| Stephan Szabo 2005-08-28, 11:23 am |
| On Sun, 28 Aug 2005, Tang Tim Hei wrote:
>
> Let me explain my point in more detail below:
>
> The following commands are little different from the previous one.
> (1) select A.* from test.currency A, test.price_list B where
> A.curr_cd=B.curr_cd and A.curr_cd='USD'
> (2) select A.* from test.currency A, test.price_list B, test.country C
> where A.curr_cd=B.curr_cd and A.curr_cd='USD'
>
> For command (1), it is ok. The result is what I expect.
> However, for command (2), it has problem. I added the "test.country C"
> to it, here I actually just write a table name to it and no more other
> purpose. However, the result maybe totally different. If the table
> "country" is not empty, the result is just the same as in command (1)
> but if "country" is empty, there are no result row.
Theoretically, it's not the same if country has multiple rows given the
query above. The second query is simply incorrect if you want one row for
each currency that has a price list and is USD.

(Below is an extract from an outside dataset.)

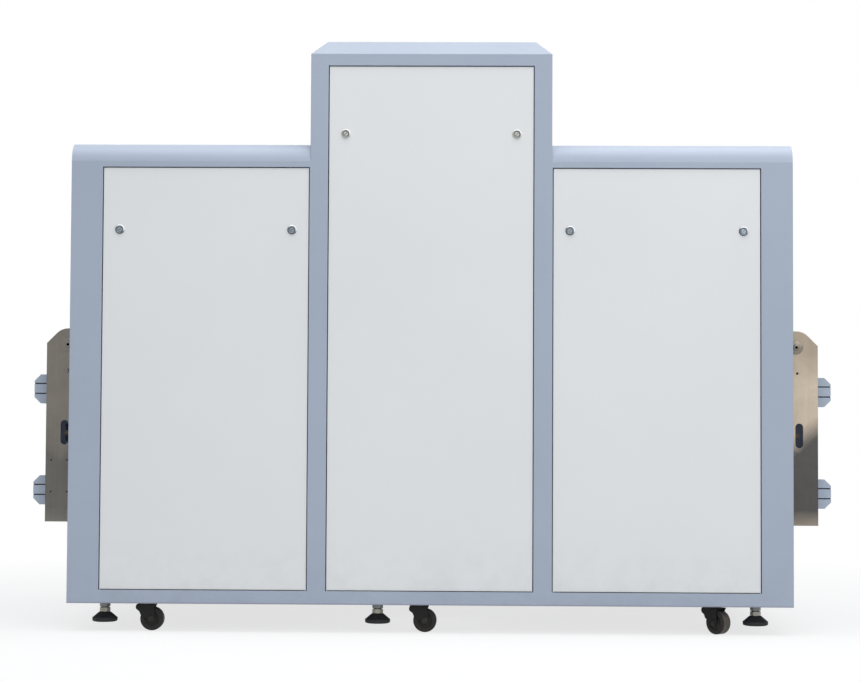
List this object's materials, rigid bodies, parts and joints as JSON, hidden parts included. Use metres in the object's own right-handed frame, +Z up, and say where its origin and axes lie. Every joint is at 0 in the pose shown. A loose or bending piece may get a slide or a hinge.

> The point is that: even though I add a constraint to a command, if an
> additional empty table is mentioned in the command, the result may be
> different.
Right, the result is different because it's a query with a different
semantic meaning in SQL.
The first query means something like:
Return currency data for any currency with curr_cd='USD' which has a
price list.
The second query means something like:
Return a copy of the currency data for any currency with curr_cd='USD'
which has a price list once for each row in country (which implicitly
means no times if there are no rows in country).
If you write the second when you are trying to get the first meaning,
that's an error in whatever is generating the query.